-- Begin DATA SUPPLIED --

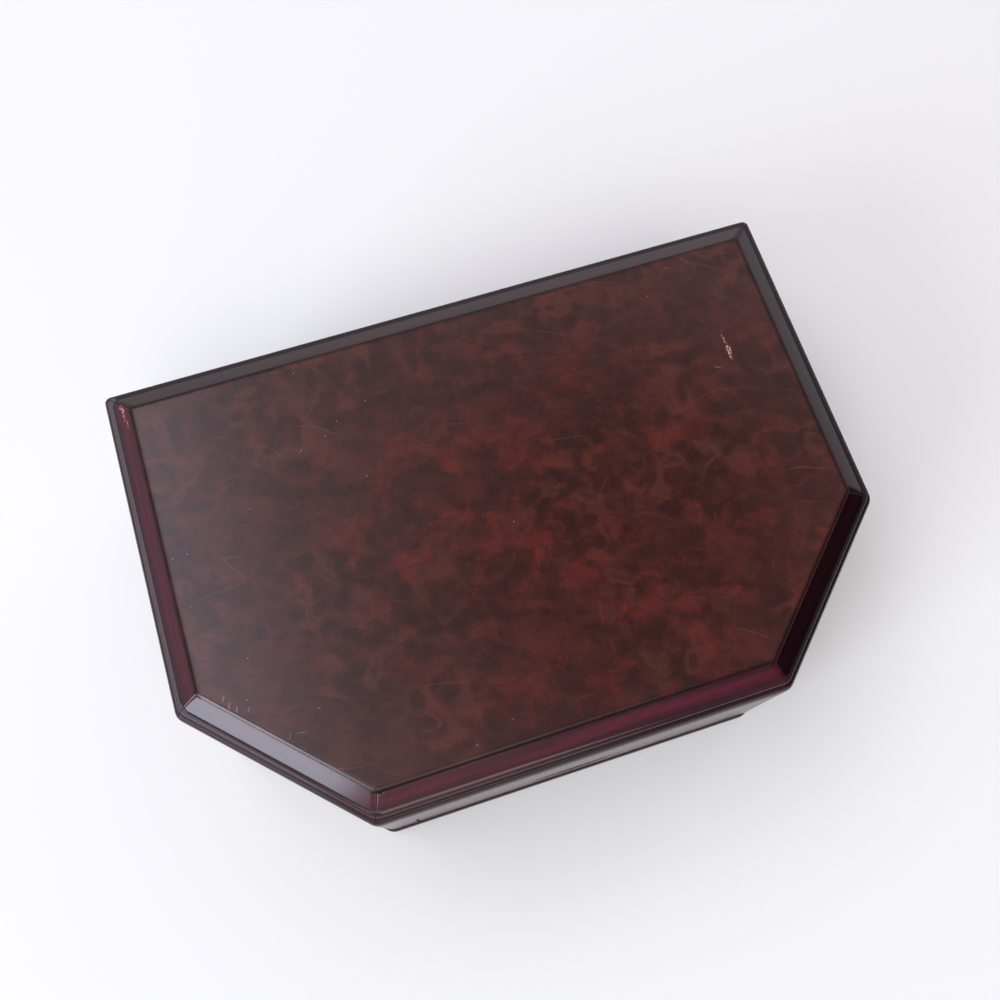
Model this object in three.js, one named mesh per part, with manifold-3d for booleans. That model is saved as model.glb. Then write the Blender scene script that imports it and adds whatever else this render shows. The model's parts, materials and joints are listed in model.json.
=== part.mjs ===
// Wooden jewelry box with two canted front corners, a moulded lid and one drawer.
// Millimetres, +Z up, front towards -Y. The origin is under the middle of the box,
// on the surface that it stands on.

import * as THREE from 'three';
import { mergeVertices } from 'three/addons/utils/BufferGeometryUtils.js';
import Module from 'manifold-3d';

const wasm = await Module();
wasm.setup();

// Plan: a rectangle with both front corners cut off at 45 degrees. Every other outline
// of the box is this one moved inwards by an inset; a negative inset moves it outwards.
const HALF_WIDTH = 152.8;
const HALF_DEPTH = 105.1;
const CANT_LEG = 64.8;
const CANT_ANGLE = 45;
const CANT_ROUND = 6;
const BACK_ROUND = 2.5;
const INNER_ROUND = 0.6;

// Heights above the table
const FELT_THICKNESS = 1;
const BASE_TOP = 9;
const SHELF_LOW = 42;
const SHELF_TOP = 46;
const WALL_TOP = 88.2;
const LID_LOW = 88.6;

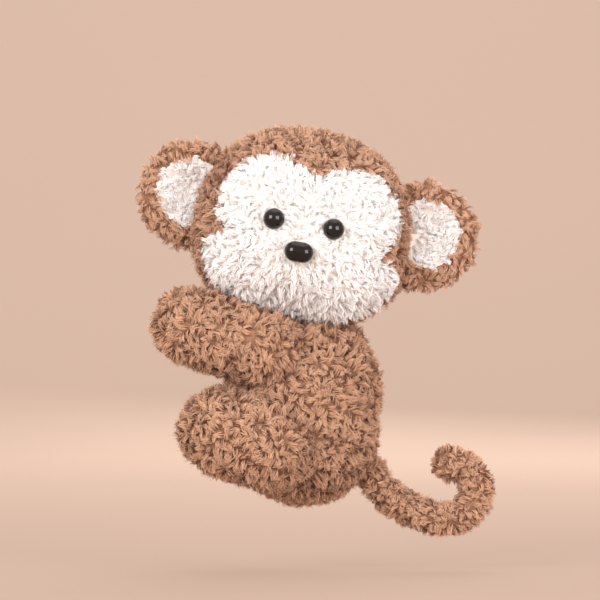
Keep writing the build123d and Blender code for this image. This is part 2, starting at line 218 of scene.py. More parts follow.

-- End DATA SUPPLIED --

# REQUIRED WORK:
Return the entries in full, keeping every line exactly as it is.

# WORKED ANSWER:
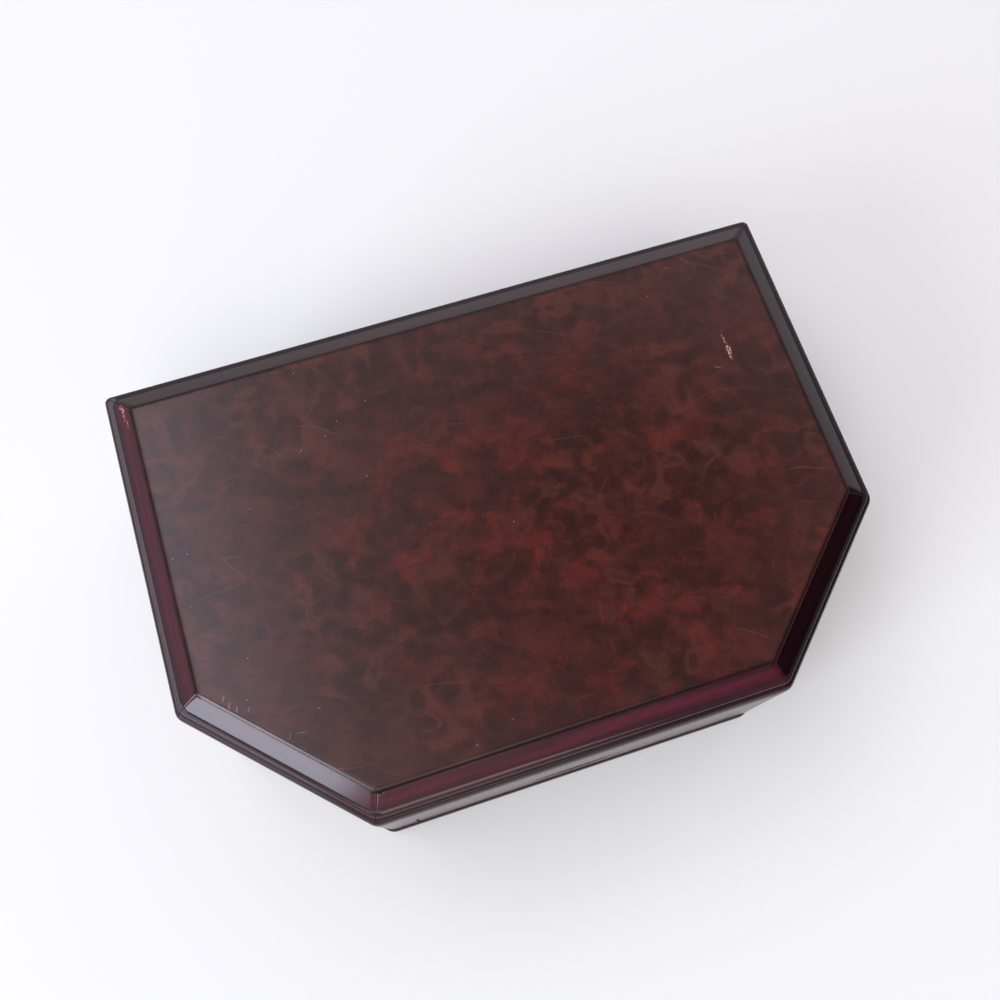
Model this object in three.js, one named mesh per part, with manifold-3d for booleans. That model is saved as model.glb. Then write the Blender scene script that imports it and adds whatever else this render shows. The model's parts, materials and joints are listed in model.json.
=== part.mjs ===
// Wooden jewelry box with two canted front corners, a moulded lid and one drawer.
// Millimetres, +Z up, front towards -Y. The origin is under the middle of the box,
// on the surface that it stands on.

import * as THREE from 'three';
import { mergeVertices } from 'three/addons/utils/BufferGeometryUtils.js';
import Module from 'manifold-3d';

const wasm = await Module();
wasm.setup();

// Plan: a rectangle with both front corners cut off at 45 degrees. Every other outline
// of the box is this one moved inwards by an inset; a negative inset moves it outwards.
const HALF_WIDTH = 152.8;
const HALF_DEPTH = 105.1;
const CANT_LEG = 64.8;
const CANT_ANGLE = 45;
const CANT_ROUND = 6;
const BACK_ROUND = 2.5;
const INNER_ROUND = 0.6;

// Heights above the table
const FELT_THICKNESS = 1;
const BASE_TOP = 9;
const SHELF_LOW = 42;
const SHELF_TOP = 46;
const WALL_TOP = 88.2;
const LID_LOW = 88.6;

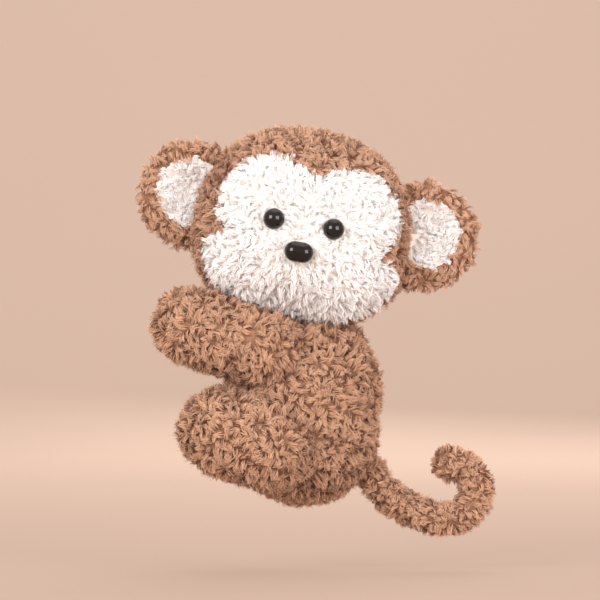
Keep writing the build123d and Blender code for this image. This is part 2, starting at line 218 of scene.py. More parts follow.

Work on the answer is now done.